I’ve just started to practice nishkam karma as much as I can, though it can be very difficult at times. The reason is there are some genuine interests of mine such as pursuing a job in some science subject and also a lifelong interest in it. But when doing nishkam karma, is it wrong to pursue such selfish interests? Is it wrong to work hard to go for a career in it? I’m confused how to maintain nishkam karma along with these interests or is it even right to. Please explain. Thank you!

Kristy Fassler-Hecht

Kristy Fassler-Hecht

Ananda Maine

Answer

Dear Kailash,

Nishkam karma simply means not being attached to the results of your actions. It is your God-given right and duty to pursue a livelihood in a field that interests you. Pursue an honest and industrious life filled with God’s presence in your heart and consciousness as the doer performing all actions through you.

Jack Mason-Goodall
England

Question

I am currently following the path toward kriya intitiation and have been practicing the Hong-Sau technique daily. However, for me the mental chanting of Hong-Sau does not have the same peaceful energetic resonance for me as other mantras that I have used in the past. Om Namah Shivayah has always resonated with me.

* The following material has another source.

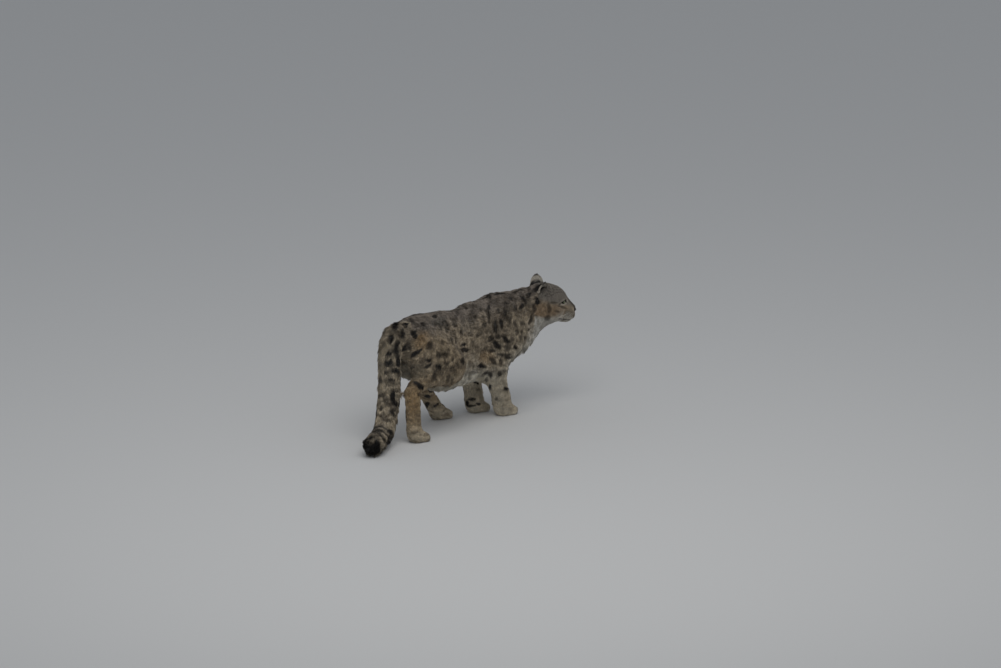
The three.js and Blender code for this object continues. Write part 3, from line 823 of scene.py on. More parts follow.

Is there specific vibrations to Hong-Sau that make it more beneficial than other mantras, or would you recommend I use whichever mantra I personally resonate with?

Nayaswami Devarshi

Nayaswami Devarshi

Ananda Village

Answer

Dear Jack,

There are a few ways that you can look at this. One of them, as you allude to, is that “Hong-Sau” is a beej mantra, or seed mantra. That means that it works with sound and vibration on the most elemental level, with the specific effect of calming the mind. It also has a meaning, but that’s much less important than it’s vibratory effect. Practiced over time, it will have much more of that calming effect than other mantras.

September 29
2014

harjit bali
India

Question

I am very confused. My question is: Does God Exist? I am 32 years old and still I am not settled yet. Daily morning I pray to God: “Please forgive me. Please god help me. Please God show me the way.” Were have I to go?

Nayaswami Hriman

Nayaswami Hriman

Ananda Seattle

Answer

Dear Friend,

At 32, you are ready to be settled and it is an age where it is right to wish for this. It is good and it is right.

Think about this: if a person is desperate to have a job or to find a marriage partner, his “desperate-ness” will show itself in nervousness, anxiety, and in making poor decisions, grabbing at the first opportunity instead of being patient for the right opportunity. To be desperate is to PUSH AWAY the very thing one wants the most.

Sangita
India

Question

Namashkar! We have grown up learning that a man of strength in character apologizes when he wrongs someone. He is not scared or ashamed to say sorry to make the victim feel better. On the contrary, recently I read an article in which American psychologists say that apologizing may not be a good idea always as we give away our power to the victim. It may lead to lowering of our self esteem. Which one holds more truth?

Nayaswami Hriman

Nayaswami Hriman

Ananda Seattle

Answer

Dear Sangita,

Those “American psychologists” may have had particular circumstances in mind, but, in general, it IS the right thing to apologize (and make amends, where possible). Under most circumstances there will be no DISadvantage to do so and every moral and spiritual reason to “do the right thing.”